173. Binary Search Tree Iterator

• categories: Code, Interview Question, leetcode, Medium
• source: https://leetcode.com/problems/binary-search-tree-iterator
• topics: Tree

Description

Implement the BSTIterator class that represents an iterator over the in-order traversal of a binary search tree (BST):

• BSTIterator(TreeNode root) Initializes an object of the BSTIterator class. The root of the BST is given as part of the constructor. The pointer should be initialized to a non-existent number smaller than any element in the BST.
• boolean hasNext() Returns true if there exists a number in the traversal to the right of the pointer, otherwise returns false.
• int next() Moves the pointer to the right, then returns the number at the pointer.

Notice that by initializing the pointer to a non-existent smallest number, the first call to next() will return the smallest element in the BST.

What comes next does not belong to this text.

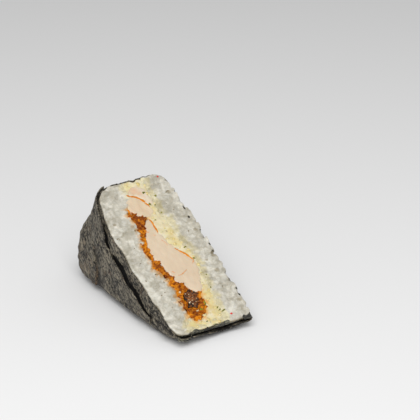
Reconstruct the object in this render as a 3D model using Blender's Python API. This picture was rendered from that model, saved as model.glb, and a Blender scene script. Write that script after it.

You may assume that next() calls will always be valid. That is, there will be at least a next number in the in-order traversal when next() is called.

Ideas

1. Morris Inorder Traversal
2. Using stack
3. Using Python Generator

Code

Morris - fastest, but difficult to understand

class BSTIterator:
    def __init__(self, root: Optional[TreeNode]):
        self.current_node = root
 
    def next(self) -> int:
        while self.current_node:
            # If there is no left subtree, visit this node and move to the right subtree.
            if not self.current_node.left:
                next_value = self.current_node.val
                self.current_node = self.current_node.right
                return next_value
            
            # Find the inorder predecessor (rightmost node in the left subtree).
            predecessor = self.current_node.left
            while predecessor.right and predecessor.right != self.current_node:
                predecessor = predecessor.right
 
            if not predecessor.right:
                # Establish a temporary link to the current node.
                predecessor.right = self.current_node
                self.current_node = self.current_node.left
            else:
                # Remove the temporary link and visit the current node.
                predecessor.right = None
                next_value = self.current_node.val
                self.current_node = self.current_node.right
                return next_value
 
    def hasNext(self) -> bool:
        return self.current_node is not None

Stack - easy to understand

class BSTIterator(object):
    def __init__(self, root):
        self.stack = []
        while root:
            self.stack.append(root)
            root = root.left
 
    def hasNext(self):
        return len(self.stack) > 0
 
    def next(self):
        node = self.stack.pop()
        x = node.right
        while x:
            self.stack.append(x)
            x = x.left
        return node.val

Generator - slow but pythonic

class BSTIterator:
    def __init__(self, root: Optional[TreeNode]):
        self.iter = self._inorder(root)
        self.nxt = next(self.iter, None)
    
    def _inorder(self, node: Optional[TreeNode]) -> Generator[int, None, None]:
        if node:
            yield from self._inorder(node.left)
            yield node.val
            yield from self._inorder(node.right)
 
    def next(self) -> int:
        res, self.nxt = self.nxt, next(self.iter, None)
        return res
 
    def hasNext(self) -> bool:
        return self.nxt is not None